A saída encontrada pelo governo foi limitar esse impacto a 8% do valor das tarifas, transferindo então o ônus do programa às empresas distribuidoras de energia, que se vêem obrigadas a implementá-lo sem garantia da cobertura dos custos incorridos em sua manutenção.
A solução de um problema dessa natureza não se faz por decreto, mas pelo adequado equacionamento dos custos e das metas da universalização.

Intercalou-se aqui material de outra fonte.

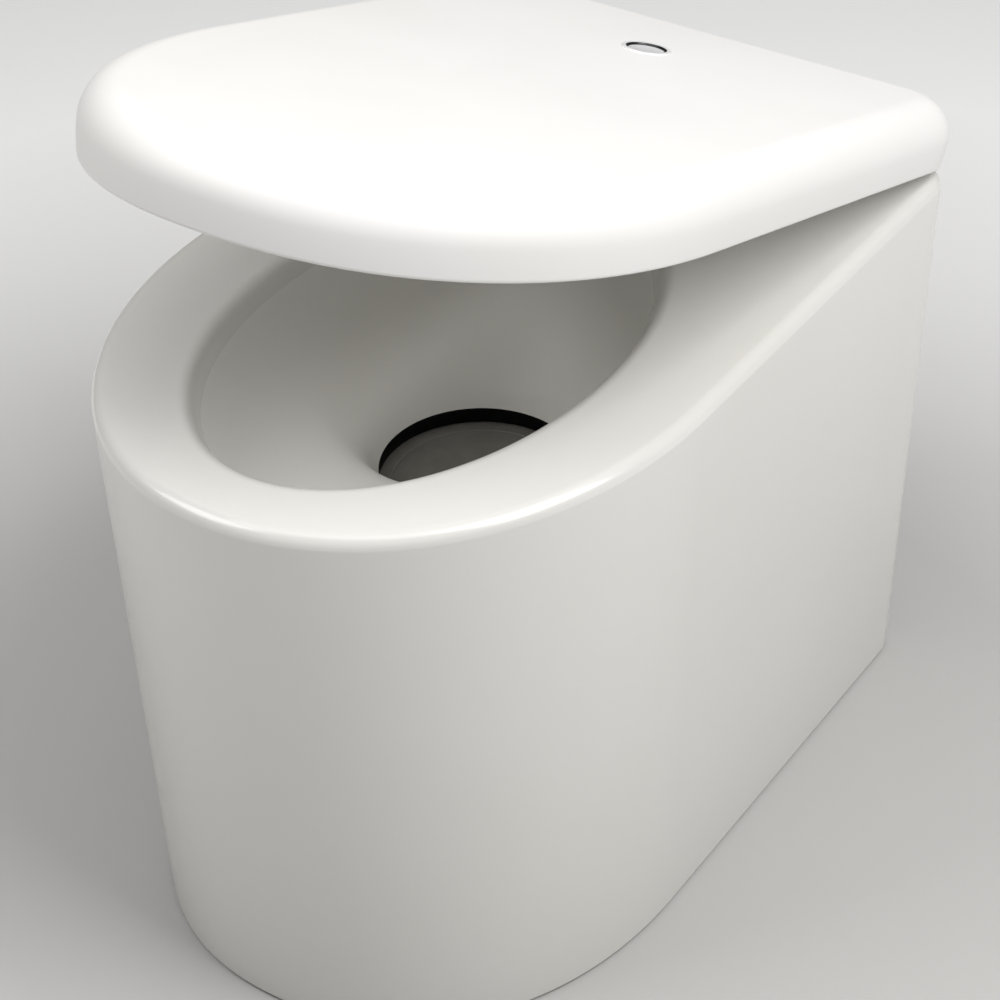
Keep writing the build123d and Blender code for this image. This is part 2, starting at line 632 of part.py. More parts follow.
with BuildPart() as spigot_screws:
    SPOTS = [(56 * math.cos(math.radians(t)), EX_Z + 56 * math.sin(math.radians(t))) for t in (45, 135, 225, 315)]
    with BuildSketch(Plane(origin=(0, BACK + 3, 0), x_dir=(-1, 0, 0), z_dir=(0, 1, 0))):
        with Locations(*SPOTS):
            Circle(3.8)
    extrude(amount=2.0)
    fillet(spigot_screws.faces().group_by(Axis.Y)[-1].edges(), 1.2)
    with BuildSketch(Plane(origin=(0, BACK + 3, 0), x_dir=(-1, 0, 0), z_dir=(0, 1, 0))):
        with Locations(*SPOTS):
            Circle(1.6)
    extrude(amount=-8)
fix("spigot_screws", spigot_screws.part)

with BuildPart() as air_intake_grille:
    with BuildSketch(Plane(origin=(0, BACK, 0), x_dir=(-1, 0, 0), z_dir=(0, 1, 0))):
        with Locations((-96, 290)):
            RectangleRounded(76, 56, 6)
    extrude(amount=3)
    fillet(air_intake_grille.faces().sort_by(Axis.Y)[-1].edges(), 1.2)
    with BuildSketch(Plane(origin=(0, BACK - 6, 0), x_dir=(-1, 0, 0), z_dir=(0, 1, 0))):
        with Locations((-96, 290)):
            RectangleRounded(63.6, 43.6, 3.8)
            RectangleRounded(59.6, 39.6, 2.5, mode=Mode.SUBTRACT)
    extrude(amount=6)
    with BuildSketch(Plane(origin=(0, BACK - 1, 0), x_dir=(-1, 0, 0), z_dir=(0, 1, 0))):
        with Locations((-96, 290)):
            with GridLocations(0, 6.6, 1, 6):
                SlotOverall(56, 3.4)
    extrude(amount=5, mode=Mode.SUBTRACT)
fix("air_intake_grille", air_intake_grille.part)

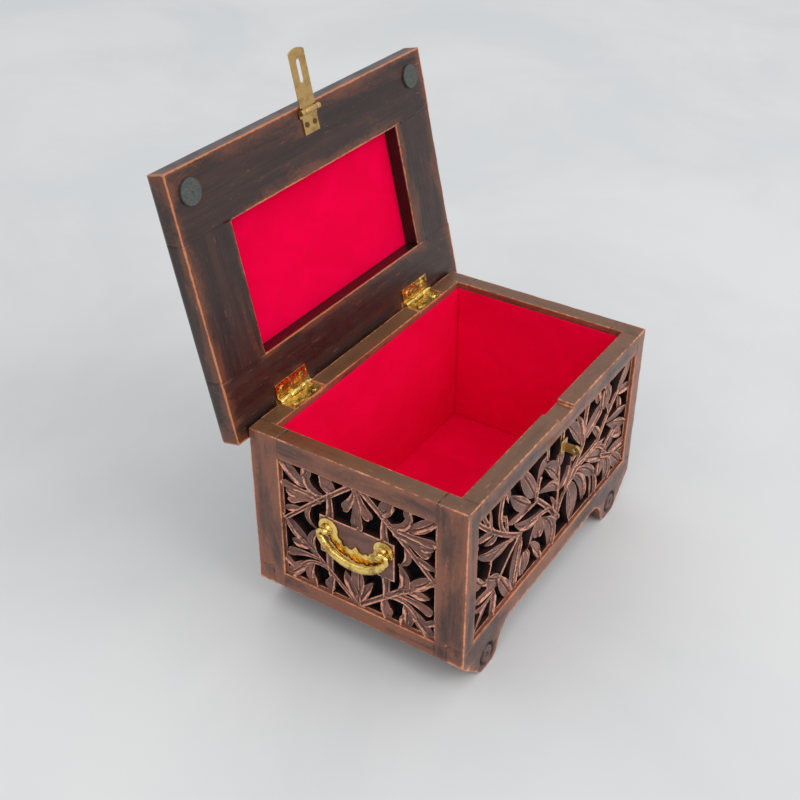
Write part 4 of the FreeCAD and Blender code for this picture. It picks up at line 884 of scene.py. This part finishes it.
def carvings():
    step = 0.62
    face = FACE_LEFT + FACE_RIGHT + FACE_MIDDLE
    place, size = panel_frame("front_carved_panel", (1, 0, 0), (0, -1, 0))
    wide, high, thick = size.x / MM, size.z / MM, size.y / MM
    field = carved_field(face, wide, high, step, thick, 1.8)
    carved_panel("front_carved_panel", "box", field, place, 1.0)
    place, _ = panel_frame("back_carved_panel", (-1, 0, 0), (0, 1, 0))
    carved_panel("back_carved_panel", "box", field, place, 2.0)
    ends = mirrored(END_STROKES) + END_MIDDLE
    place, size = panel_frame("left_carved_panel", (0, -1, 0), (-1, 0, 0))
    wide, high, thick = size.y / MM, size.z / MM, size.x / MM
    field = carved_field(ends, wide, high, step, thick, 1.6, solid=HANDLE_BLOCK)
    carved_panel("left_carved_panel", "box", field, place, 3.0)
    place, _ = panel_frame("right_carved_panel", (0, 1, 0), (1, 0, 0))
    carved_panel("right_carved_panel", "box", field, place, 4.0)
    low, high_corner = node_box("lid_carved_panel", LID_FRAME)
    span = (high_corner - low) / MM
    middle = (low + high_corner) / 2
    field = carved_field(face, span[0], span[1], step, span[2], 1.8, scale_u=span[0] / wide_face(),
                         scale_w=span[1] / FACE_HIGH)
    place = LID_FRAME @ Matrix.Translation(Vector((middle[0], middle[1], low[2])))
    carved_panel("lid_carved_panel", "lid", field, place, 5.0)


def wide_face():
    low, high = corners("front_carved_panel")
    return (high.x - low.x) / MM


def velvet_card(node, body, local=IDENTITY, puff=0.00025):
    """A velvet-covered card: soft rounded edges and a slightly uneven pile, in place of its plain solid."""
    bm = welded(node, local)
    bmesh.ops.bevel(bm, geom=sharp_edges(bm, 35), offset=0.0004, segments=3, profile=0.5, affect="EDGES",
                    clamp_overlap=True)
    slice_up(bm, spacing=0.006, near=0.002)
    bmesh.ops.triangulate(bm, faces=[f for f in bm.faces if len(f.verts) > 4])
    bm.normal_update()
    seed = len(node) * 1.3
    moves = [v.normal * -(puff * waviness(v.co * 1.7, seed)) for v in bm.verts]
    for v, move in zip(bm.verts, moves):
        v.co += move
    bmesh.ops.transform(bm, matrix=local, verts=bm.verts)
    mesh = as_mesh(bm, node + "_cloth", VELVET)
    mesh.shade_smooth()
    piece = shown(mesh, node + "_cloth")
    claim(piece, body, node)


# ------------------------------------------------------------
# Metal and the rest: CAD solids with finishes and eased edges
# ------------------------------------------------------------
def finish_node(node, material, ease=0.0, degrees=30):
    piece = NODES[node]
    piece.data.materials.clear()
    piece.data.materials.append(material)
    if ease:
        weld = piece.modifiers.new("weld", "WELD")
        weld.merge_threshold = WELD_GAP
        bevel = piece.modifiers.new("ease", "BEVEL")
        bevel.width = ease
        bevel.segments = 2
        bevel.limit_method = "ANGLE"
        bevel.angle_limit = math.radians(degrees)
        bevel.harden_normals = False


def skinned(rings, place, name):
    """A closed brass piece stretched over rings of points given in millimetres."""
    bm = bmesh.new()
    loops = [[bm.verts.new(place @ (Vector(p) * MM)) for p in ring] for ring in rings]
    sides = len(loops[0])
    for a, b in zip(loops, loops[1:]):
        for j in range(sides):
            bm.faces.new((a[j], a[(j + 1) % sides], b[(j + 1) % sides], b[j]))
    bm.faces.new(list(reversed(loops[0])))
    bm.faces.new(loops[-1])
    bmesh.ops.recalc_face_normals(bm, faces=bm.faces)
    mesh = as_mesh(bm, name, BRASS)
    mesh.shade_smooth()
    return shown(mesh, name)


def turns(sides):
    return [2 * math.pi * j / sides for j in range(sides)]


def sweep(path, wide, thick, place, name, sides=18):
    """A bar of oval section along a flat path: half widths in its plane and half thickness through it."""
    path, wide, thick = np.array(path), np.array(wide), np.array(thick)
    way = np.gradient(path, axis=0)
    way /= np.linalg.norm(way, axis=1)[:, None]
    normal = np.stack([-way[:, 1], way[:, 0]], axis=1)
    rings = []
    for k in range(len(path)):
        ring = []
        for a in turns(sides):
            out = normal[k] * wide[k] * math.cos(a)
            ring.append((path[k][0] + out[0], path[k][1] + out[1], thick[k] * math.sin(a)))
        rings.append(ring)
    return skinned(rings, place, name)


def circle_through(a, b, c):
    """Centre and radius of the circle through three points of the plane."""
    (ax, ay), (bx, by), (cx, cy) = a, b, c
    aa, bb, cc = ax * ax + ay * ay, bx * bx + by * by, cx * cx + cy * cy
    d = 2 * (ax * (by - cy) + bx * (cy - ay) + cx * (ay - by))
    ux = (aa * (by - cy) + bb * (cy - ay) + cc * (ay - by)) / d
    uy = (aa * (cx - bx) + bb * (ax - cx) + cc * (bx - ax)) / d
    return ux, uy, math.hypot(ax - ux, ay - uy)


ARM_OUT, ARM_IN, ARM_DOWN = 28.2, 24.8, 4.0
BAIL_DROP, BAIL_RISE = 23.6, 16.6
PIN_END, BORE_RADIUS = 19.2, 1.26
POST_APART, POST_UP, LOBE_RADIUS = 21.4, 7.5, 7.4
HEAD_RADIUS, HEAD_START = 2.35, 0.86


def handle_frame(side):
    """The frame at a bail's pivot: u to the right as seen from outside, height outwards."""
    sx = -1.0 if side == "left" else 1.0
    return facing(Vector(JOINTS[side + "_bail_hinge"]["pos_m"]), (0, sx, 0), (sx, 0, 0))


def bail(side):
    """A cast crescent bail: thick and rounded below, with arms that turn in to the posts."""
    middle = (ARM_OUT + ARM_IN) / 2
    deep = (BAIL_DROP + BAIL_RISE) / 2
    cx, cy, r = circle_through((-middle, -ARM_DOWN), (0.0, -deep), (middle, -ARM_DOWN))
    start = math.atan2(-ARM_DOWN - cy, -middle - cx)
    end = math.atan2(-ARM_DOWN - cy, middle - cx)
    if start > 0:
        start -= 2 * math.pi
    path = [(-PIN_END, 0.0), (-22.4, 0.0), (-24.6, -0.1), (-25.8, -0.7), (-26.3, -1.8), (-26.4, -3.0)]
    wide = [1.2, 1.25, 1.5, 1.7, 1.75, 1.8]
    thick = [1.2, 1.3, 1.7, 2.0, 2.1, 2.1]
    for k in range(41):
        t = k / 40
        a = start + (end - start) * t
        swell = math.sin(math.pi * t) ** 0.8
        path.append((cx + r * math.cos(a), cy + r * math.sin(a)))
        wide.append(1.8 + ((BAIL_DROP - BAIL_RISE) / 2 - 1.8) * swell)
        thick.append(2.1 + 0.1 * swell)
    path += [(-u, w) for u, w in reversed(path[:6])]
    wide += list(reversed(wide[:6]))
    thick += list(reversed(thick[:6]))
    piece = sweep(path, wide, thick, handle_frame(side), side + "_bail_cast")
    claim(piece, side + "_bail", side + "_bail")


def lathe(profile, place, name, sides=24):
    """A turned piece about its own third axis, from pairs of radius and height."""
    rings = [[(r * math.cos(a), r * math.sin(a), height) for a in turns(sides)] for r, height in profile]
    return skinned(rings, place, name)


def bore(piece, cutter):
    """Cuts the cutter out of the piece and removes it."""
    cut = piece.modifiers.new("bore", "BOOLEAN")
    cut.object = cutter
    cut.operation = "DIFFERENCE"
    cut.solver = "EXACT"
    graph = bpy.context.evaluated_depsgraph_get()
    made = bpy.data.meshes.new_from_object(piece.evaluated_get(graph))
    piece.modifiers.clear()
    piece.data = made
    made.set_sharp_from_angle(angle=math.radians(40))
    bpy.data.objects.remove(cutter)


def posts(side):
    """Two turned posts: a collar on the plate, a neck, and a round head that holds the bail's pin."""
    place = handle_frame(side)
    profile = [(1.45, -5.0), (1.45, -3.7), (2.55, -3.35), (2.6, -3.0), (2.3, -2.6), (1.8, -2.2)]
    for k in range(11):
        a = -HEAD_START + (math.pi / 2 + HEAD_START) * k / 10
        profile.append((HEAD_RADIUS * math.cos(a) if k < 10 else 0.2, HEAD_RADIUS * math.sin(a)))
    across = Matrix.Rotation(math.pi / 2, 4, "Y")
    for s, tag in ((-1, "a"), (1, "b")):
        there = place @ Matrix.Translation(Vector((s * POST_APART * MM, 0, 0)))
        piece = lathe(profile, there, side + "_post_" + tag)
        bore(piece, lathe([(BORE_RADIUS, -4.0), (BORE_RADIUS, 4.0)], there @ across, "cutter"))
        claim(piece, "box", side + "_handle_posts")


def plate_field(step):
    """Cast relief of a handle plate: two domed lobes with a scroll line, and a thin swelled band."""
    us = np.arange(-30.0, 30.0 + step, step)
    ws = np.arange(-14.0, 16.0 + step, step)
    U, W = np.meshgrid(us, ws)
    half = [(0.0, 1.6), (2.6, -2.0), (5.2, -2.6), (7.6, -1.0), (9.6, -2.0), (11.2, 1.2), (13.4, 2.6),
            (14.6, 6.0)]
    low = [(21.0, -3.4), (15.0, -8.6), (8.0, -11.4), (0.0, -12.6)]
    points = half + [(22.0, 6.0)] + low
    ring = points + [(-u, w) for u, w in reversed(points[1:-1])]
    crossings = np.zeros(U.shape, bool)
    gap = np.full(U.shape, 1e9)
    for (u0, w0), (u1, w1) in zip(ring, ring[1:] + ring[:1]):
        k = np.clip(((U - u0) * (u1 - u0) + (W - w0) * (w1 - w0)) / ((u1 - u0) ** 2 + (w1 - w0) ** 2), 0, 1)
        gap = np.minimum(gap, np.hypot(U - u0 - k * (u1 - u0), W - w0 - k * (w1 - w0)))
        if w0 != w1:
            straddles = (w0 > W) != (w1 > W)
            crossings ^= straddles & (U < u0 + (W - w0) * (u1 - u0) / (w1 - w0))
    inside = np.where(crossings, gap, -gap)
    height = 0.75 + 0.5 * np.clip(inside / 2.2, 0, 1) ** 0.6
    for s in (-1, 1):
        away = np.hypot(U - s * POST_APART, W - POST_UP)
        lobe = LOBE_RADIUS - away
        q = np.clip(away / LOBE_RADIUS, 0, 1)
        turn = np.arctan2(W - POST_UP, s * (U - s * POST_APART))
        scroll = ridge(q, 0.62 + 0.06 * np.sin(turn), 0.1)
        dome = 0.75 + 0.85 * (1 - q ** 2.4) + 0.35 * scroll - 0.45 * ridge(q, 0.42, 0.12)
        height = np.where(lobe > -0.4, np.maximum(dome, height * (lobe < 1.5)), height)
        inside = np.maximum(inside, lobe)
    return us, ws, inside, height


def plate(side):
    """A cast back plate behind a bail, standing on the panel's block."""
    node = side + "_handle_plate"
    sx = -1.0 if side == "left" else 1.0
    low, high = corners(node)
    pivot = Vector(JOINTS[side + "_bail_hinge"]["pos_m"])
    back = high.x if sx < 0 else low.x
    place = facing(Vector((back, pivot.y, pivot.z - POST_UP * MM)), (0, sx, 0), (sx, 0, 0))
    mesh = carved_mesh(node + "_cast", *plate_field(0.4), RELIEF, place, 1.0)
    mesh.materials.clear()
    mesh.materials.append(BRASS)
    claim(shown(mesh, node + "_cast"), "box", node)


def hardware():
    for side in ("left", "right"):
        finish_node("box_hinge_leaf_" + side, BRASS, 0.00018)
        finish_node("lid_hinge_leaf_" + side, BRASS, 0.00018)
        plate(side)
        posts(side)
        bail(side)
        finish_node(side + "_backing", BLACK)
        finish_node("lid_bumper_" + side, RUBBER)
    for node in ("hinge_pins", "box_hinge_screws", "lid_hinge_screws"):
        finish_node(node, BRASS, 0.0001)
    for node in ("hasp_plate", "hasp_strap", "hasp_rivets", "hasp_pin", "staple"):
        finish_node(node, MARKS if node == "hasp_rivets" else SATIN, 0.00018)
    for node in ("front_backing", "back_backing", "lid_card"):
        finish_node(node, BLACK)
    finish_node("bottom_board", UNDER)


add_camera()
add_lights()
add_floor(floor_paint())
box_boards()
lid_boards()
carvings()
for card in ("velvet_front", "velvet_back", "velvet_left", "velvet_right", "velvet_floor"):
    velvet_card(card, "box")
velvet_card("lid_velvet", "lid", LID_FRAME, 0.0001)
hardware()

scene.view_settings.view_transform = "Standard"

Essa situação configura um dilema no campo das políticas públicas: se, por um lado, aumentar a tarifa de Estados carentes é indesejável, por outro, a não-compensação dos crescentes déficits compromete a capacidade de investimento do setor e a própria continuidade da iniciativa.
Antes de propor a prorrogação do Luz para Todos, o governo deveria garantir o equilíbrio de seus custos e benefícios para a sociedade e compatibilizá-lo com a capacidade de pagamento dos consumidores. Um diagnóstico detalhado dessa distorção pode ser acessado em www.acendebrasil. com.br, "Regulação e Política Tarifária", caderno 2.
Outra medida seria dar maior transparência ao programa, para que os consumidores consigam avaliar as dificuldades e reais custos da iniciativa. Poucos sabem que 90% do Luz para Todos é financiado pelos próprios consumidores de energia e que o governo federal não realiza nenhuma contribuição, ao contrário da percepção gerada pelas manifestações oficiais sobre o assunto e pelas propagandas de estatais federais.
O governo federal, nos palanques e nas propagandas, valoriza muito o Luz para Todos. Mas precisa, agora, alinhar discurso com ações e dar a sua contribuição para que a manutenção desse importante programa possa ser feita de forma transparente, sustentável e sem encarecer a energia para os consumidores brasileiros.


CLAUDIO J. D. SALES , 61, engenheiro mecânico industrial, é presidente do Instituto Acende Brasil, entidade que promove a transparência e a sustentabilidade no setor elétrico brasileiro.